NVIDIA / earth2mip

Earth-2 Model Intercomparison Project (MIP) is a python framework that enables climate researchers and scientists to inter-compare AI models for weather and climate.
https://nvidia.github.io/earth2mip/
Apache License 2.0
187 stars 41 forks source link

Perturbation Methods Refactoring #137

Closed NickGeneva closed 9 months ago

NickGeneva commented 9 months ago

Earth-2 MIP Pull Request

Description

First pass at refactoring perturbation methods. Added pretty comprehensive testing. Util to help with normalization.

Moving refactors to beta folder.

Closes: https://github.com/NVIDIA/earth2mip/issues/128

Checklist

Dependencies

NickGeneva commented 9 months ago

/blossom-ci

NickGeneva commented 9 months ago

/blossom-ci

NickGeneva commented 9 months ago

/blossom-ci

nbren12 commented 9 months ago

Can these noise classes be geo operators? This will ensure seamless interoperability with the rest of the code (e.g. the diagnostics, the regridding functionality, etc).

this also captures the grid information in the explicit grid object LatLonGrid(which could be statically checked with mypy) rather than passing around dicts of coordinate info that need to be validated at runtime.

this docs page explains a bit more about this static metadata philosphy:

A design philosphy we follow is that model wrappers should take plain torch tensors as inputs and outputs and provide static metadata (e.g. grid, channel, time) about how those tensors map onto the planet.
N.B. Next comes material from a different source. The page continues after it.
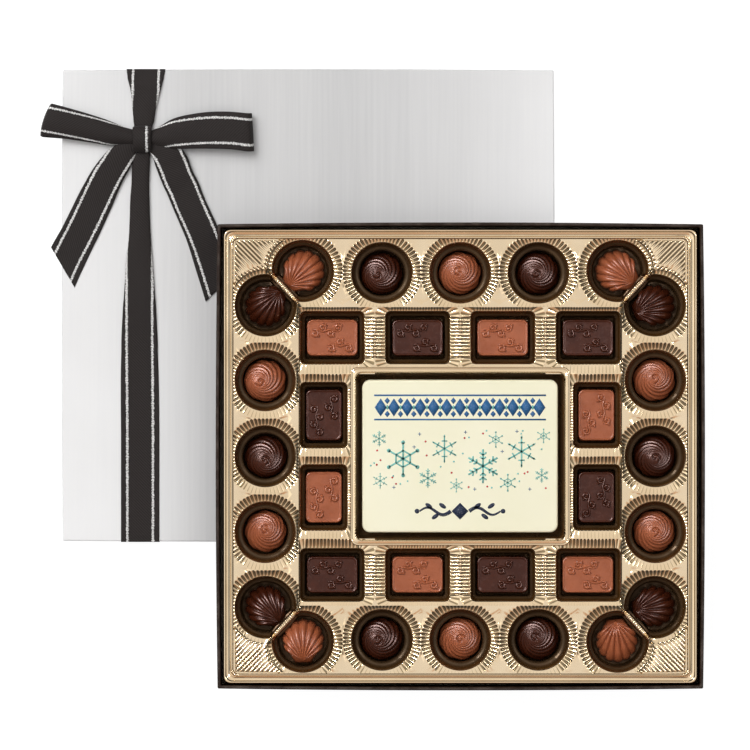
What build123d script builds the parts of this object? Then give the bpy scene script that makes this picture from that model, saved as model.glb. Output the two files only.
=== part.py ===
from build123d import *

import math
import os

# A chocolate box of the set-up kind, in millimetres, +Z up.
# The lid lies top up, with a ribbon and bow, and the open base lies level over one corner of it.
# The base holds a pressed foil insert with thirty-three chocolates in their pockets.

# Board, paper and ribbon
BOARD = 1.4
WRAP = 0.2
TURN_IN = 16.0
STAY = 0.15
STAY_ARM = 18.0
STAY_MARGIN = 2.0
MITRE = 10.0
RIBBON = 0.5

# Lid and base, over the paper and at the corners. Bow is how far a wall swells at mid-side.
LID_LENGTH = 269.4
LID_WIDTH = 258.2
LID_HEIGHT = 28.0
LID_BOW = 0.6
BASE_LENGTH = 264.0
BASE_WIDTH = 252.4
BASE_HEIGHT = 28.0
BASE_BOW = 1.0

# Where the base's centre lies from the lid's centre. It rests on the lid and on one ribbon tail.
BASE_SHIFT_X = 83.1
BASE_SHIFT_Y = -82.4
BASE_Z = LID_HEIGHT + RIBBON

# Pressed insert, with heights measured from its deck
SHEET = 0.5
DECK_HEIGHT = 24.2
INSERT_LENGTH = 258.3
INSERT_WIDTH = 247.7
INSERT_CORNER = 4.0
FIELD_X = 123.4
FIELD_Y = 118.3
RIDGE_HEIGHT = 0.8
OUTER_RIDGE = 1.9
INNER_RIDGE = 1.5
COLUMN_EDGE = 88.0
ROW_EDGE = 81.2

# Round pockets for the swirls
ROUND_RADIUS = 16.6
ROUND_DEPTH = 19.0
ROUND_DRAFT = 12.5
COLUMN_X = 106.2
COLUMN_PITCH = 41.3
ROW_Y = 99.9
ROW_PITCH = 42.6

# Double pockets for the shells, in the corners
SHELL_RADIUS = 16.8
SHELL_DEPTH = 17.0
SHELL_DRAFT = 10.7
SHELL_SIDE = (105.9, 82.2)
SHELL_END = (85.7, 100.9)
BRIDGE_DROP = 7.0
BRIDGE_WIDTH = 2.4

# Block pockets: two rows of four, and two at each side of the centre
BLOCK_POCKET = (35.2, 29.0)
SIDE_POCKET = (26.0, 36.0)
POCKET_CORNER = 3.0
BLOCK_DEPTH = 14.0
BLOCK_DRAFT = 9.5
BLOCK_ROW_Y = 64.6
BLOCK_INNER_X = 23.2
BLOCK_OUTER_X = 69.7
BLOCK_SPLIT_X = 46.45
SIDE_BLOCK_X = 74.3
SIDE_BLOCK_Y = 22.4
SIDE_EDGE = 44.8

# Centre well and its raised frame
FRAME_X = 59.9
FRAME_Y = 48.6
FRAME_WIDTH = 3.05
FRAME_RISE = 1.5
WELL_DEPTH = 11.0
WELL_DRAFT = 11.1
WELL_CORNER = 5.0

# Chocolates
SWIRL_RADIUS = 11.7
SWIRL_LOBES = 10
SWIRL_NOTCH = 0.88
SWIRL_LEVELS = ((0.0, 0.95, 0), (3.2, 1.0, 10), (8.0, 0.80, 34), (11.8, 0.50, 72), (13.4, 0.24, 105))
SWIRL_TIP = 2.4
SWIRL_HEIGHT = 14.5
BLOCK_SIZE = (28.5, 20.5, 8.5)
BLOCK_CORNER = 3.2
BLOCK_PANEL_CORNER = 2.2
BLOCK_TAPER = 3.4
BLOCK_RIM = 0.7
BLOCK_RECESS = 0.3
SHELL_LOBES = 9
SHELL_CREST = 1.08
SHELL_SWEEP = 128.0
SHELL_LENGTH = 24.0
# Each level of a shell: height, centre, radius, hinge distance and half the hinge's width
SHELL_LEVELS = (
    (0.0, 12.4, 10.7, 0.0, 4.4),
    (3.0, 12.2, 10.5, 0.2, 4.2),
    (7.0, 10.8, 8.6, 0.9, 3.4),
    (10.5, 8.4, 5.5, 2.2, 2.2),
    (12.0, 6.6, 2.3, 4.0, 1.2),
)
BAR_SIZE = (106.7, 83.3, 7.5)
BAR_CORNER = 4.4
BAR_SHIFT = 0.9
BAR_EDGE = 0.6

# Ribbon and bow on the lid, in plan from the lid's centre, and heights above the table
BAND_LEFT = (
    (-100.0, 134.0), (-100.0, 129.5), (-96.3, 112.8), (-94.8, 97.4), (-96.1, 85.3),
    (-96.7, 57.9), (-98.3, 30.5), (-100.5, 8.5), (-102.7, -68.3), (-102.7, -134.0),
)
BAND_RIGHT = (
    (-78.6, 134.0), (-78.6, 129.5), (-82.6, 112.8), (-84.7, 97.4), (-86.3, 85.3),
    (-87.4, 57.9), (-86.0, 30.5), (-84.3, 8.5), (-81.6, -68.3), (-81.6, -134.0),
)
BAND_FOOT = 0.3
KNOT_X = -90.8
KNOT_Y = 91.1
KNOT_SIZE = (8.8, 11.2, 7.0)
KNOT_ROUND = 2.2
LOOP_RISE = 7.6
LOOP_ROOT = 5.0
TAIL_ROOT = 3.0
TAIL_SLOPE = 14.0
LEFT_LOOP_END = ((-141.7, 110.9), (-147.6, 93.5))
LEFT_LOOP = (
    (-90.8, 94.5), (-99.4, 96.0), (-107.8, 101.1), (-114.6, 103.5), (-125.5, 107.4),
    LEFT_LOOP_END[0], LEFT_LOOP_END[1],
    (-139.0, 92.3), (-118.8, 88.6), (-107.8, 87.0), (-96.1, 87.5), (-90.8, 88.5),
)
RIGHT_LOOP_END = ((-30.8, 105.3), (-29.6, 84.4))
RIGHT_LOOP = (
    (-90.8, 94.5), (-84.3, 96.9), (-77.5, 99.0), (-69.9, 103.2), (-59.0, 105.1), (-48.9, 106.3),
    RIGHT_LOOP_END[0], RIGHT_LOOP_END[1],
    (-40.5, 86.0), (-59.0, 86.6), (-69.1, 86.0), (-80.9, 85.9), (-90.8, 88.5),
)
LEFT_TAIL = (
    (-90.8, 88.5), (-96.1, 87.0), (-108.3, 85.5), (-114.6, 81.0), (-119.7, 74.9), (-123.0, 69.1),
    (-128.9, 55.7), (-141.1, 31.9), (-127.9, 9.3), (-107.8, 51.4), (-100.2, 67.4), (-96.9, 79.2),
)
LEFT_TAIL_HEADING = -122.0
RIGHT_TAIL = (
    (-90.8, 88.5), (-84.9, 86.0), (-84.3, 84.3), (-83.0, 74.1), (-78.4, 64.1), (-69.9, 43.1),
    (-56.4, 1.9), (-39.7, 18.7), (-48.9, 46.8), (-57.3, 67.4), (-64.1, 81.7), (-65.8, 85.9),
)
RIGHT_TAIL_HEADING = -62.0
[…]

An alternative philosophy is to use some kind of metadata-aware container either custom-built or off-the-shelf like xarray. We avoid the latter approach since there is always a temptation to implement all of mathematics on some container type or hide the arrays under several layers of containers.
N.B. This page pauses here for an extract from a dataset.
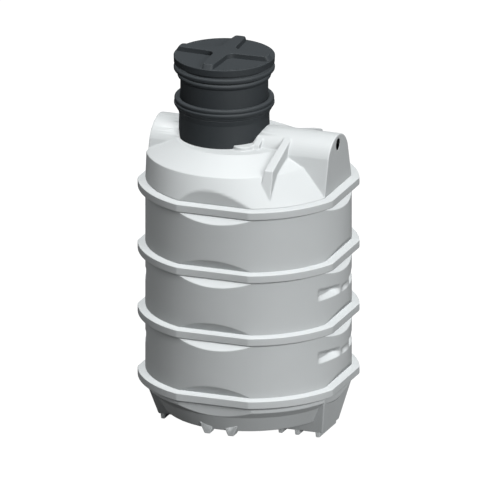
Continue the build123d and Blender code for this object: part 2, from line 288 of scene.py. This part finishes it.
def rounded(points, radius, closed=False, steps=4):
    """Outline with every corner turned into a short curve; the point count doesn't depend on
    the lengths, so that neighbouring outlines can be joined."""
    out = []
    count = len(points)
    for n, corner in enumerate(points):
        if not closed and n in (0, count - 1):
            out.append(Vector(corner))
            continue
        here = Vector(corner)
        before, after = Vector(points[n - 1]), Vector(points[(n + 1) % count])
        ends = []
        for other in (before, after):
            length = (other - here).length
            ends.append(here.lerp(other, min(radius / length, 0.45) if length > 1e-9 else 0.0))
        for step in range(steps + 1):
            t = step / steps
            a, b = ends[0].lerp(here, t), here.lerp(ends[1], t)
            out.append(a.lerp(b, t))
    return out


def grid_faces(rows, columns):
    """Quads between rows of vertices that each close into a ring."""
    faces = []
    for r in range(rows - 1):
        for c in range(columns):
            d = (c + 1) % columns
            faces.append((r * columns + c, r * columns + d, (r + 1) * columns + d,
                          (r + 1) * columns + c))
    return faces


def spun(name, outline, around=0.0, turns=144, corner=0.004):
    """Closed ring turned from a closed (radius, height) outline with rounded corners."""
    line = rounded(outline, corner, closed=True)
    rows = len(line)
    verts = []
    for point in line:
        for c in range(turns):
            a = 2 * math.pi * c / turns
            verts.append((around + point[0] * math.cos(a), point[0] * math.sin(a), point[1]))
    faces = grid_faces(rows, turns)
    faces += [((rows - 1) * turns + c, (rows - 1) * turns + (c + 1) % turns, (c + 1) % turns, c)
              for c in range(turns)]
    return facing_out(mesh_object(name, verts, faces))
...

while this PR does not use a dynamic container for the data to be perturbed, it does for the coordinate info.

Just pointing out the current patterns this repo uses to capture coordinate metadata and the reasoning for that static/explicit approach compared to the one used in this PR. Seems like you were having some back and forth on this topic (e.g. what order should lat/lon be in), so I thought this may be helpful.
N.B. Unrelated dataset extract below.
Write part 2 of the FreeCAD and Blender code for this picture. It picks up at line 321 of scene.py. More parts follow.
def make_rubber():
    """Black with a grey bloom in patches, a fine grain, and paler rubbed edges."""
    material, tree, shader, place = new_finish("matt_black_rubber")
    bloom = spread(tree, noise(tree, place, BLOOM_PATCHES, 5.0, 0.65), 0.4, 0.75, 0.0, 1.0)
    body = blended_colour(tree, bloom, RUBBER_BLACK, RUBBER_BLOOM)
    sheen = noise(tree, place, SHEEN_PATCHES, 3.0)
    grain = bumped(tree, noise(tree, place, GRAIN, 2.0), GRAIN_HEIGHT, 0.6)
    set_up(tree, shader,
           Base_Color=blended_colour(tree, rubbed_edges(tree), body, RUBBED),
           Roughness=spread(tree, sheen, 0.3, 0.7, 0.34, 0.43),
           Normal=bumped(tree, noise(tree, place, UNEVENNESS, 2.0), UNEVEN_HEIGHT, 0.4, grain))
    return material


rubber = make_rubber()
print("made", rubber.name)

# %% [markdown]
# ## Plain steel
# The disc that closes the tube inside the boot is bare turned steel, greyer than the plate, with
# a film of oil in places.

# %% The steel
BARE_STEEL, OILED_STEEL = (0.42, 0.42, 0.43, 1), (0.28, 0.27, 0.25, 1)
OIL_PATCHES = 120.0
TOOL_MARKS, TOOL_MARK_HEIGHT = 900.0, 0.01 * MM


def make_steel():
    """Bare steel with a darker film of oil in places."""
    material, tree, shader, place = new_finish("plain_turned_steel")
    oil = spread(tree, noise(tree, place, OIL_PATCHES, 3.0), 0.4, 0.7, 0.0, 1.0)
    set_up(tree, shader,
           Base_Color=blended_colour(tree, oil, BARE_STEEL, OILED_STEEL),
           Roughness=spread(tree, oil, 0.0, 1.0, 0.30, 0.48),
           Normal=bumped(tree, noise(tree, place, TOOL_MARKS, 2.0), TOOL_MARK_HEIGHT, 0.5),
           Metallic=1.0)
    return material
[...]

NickGeneva commented 9 months ago

/blossom-ci

NickGeneva commented 9 months ago

Thanks Noah, Presently experimenting with explicitly passing coordinate systems with tensors as the primary dataflow. Hence won't see many connections to items that rely on properties for channels, grids, etc. Hopefully enabling some better hook ups with internal code. In the works still.

nbren12 commented 9 months ago

Presently experimenting with explicitly passing coordinate systems with tensors as the primary dataflow.

Sure. Perhaps we can make a decision (properties vs args) when I return and apply it consistently across the code. I'll make a note on this.

Presently experimenting with explicitly passing coordinate systems with tensors as the primary dataflow.

It could be possible to pass the LatLonGrid dataclass instead of dict and take advantage of static goodness (i.e. no KeyErrors) and some shared utilities.

nbren12 commented 9 months ago

And I do see the value of such experimentation but wonder if we could reduce future work by finishing the design before refactoring a big chunk of code.

Would an end-to-end prototype be helpful? For an ensemble forecast, you could refactor or mock a single data source, time-stepping model, diagnostic model, and perturbation method. Then, a short example script could be written with the new design and we could compare quickly compare with the existing approach and refine it.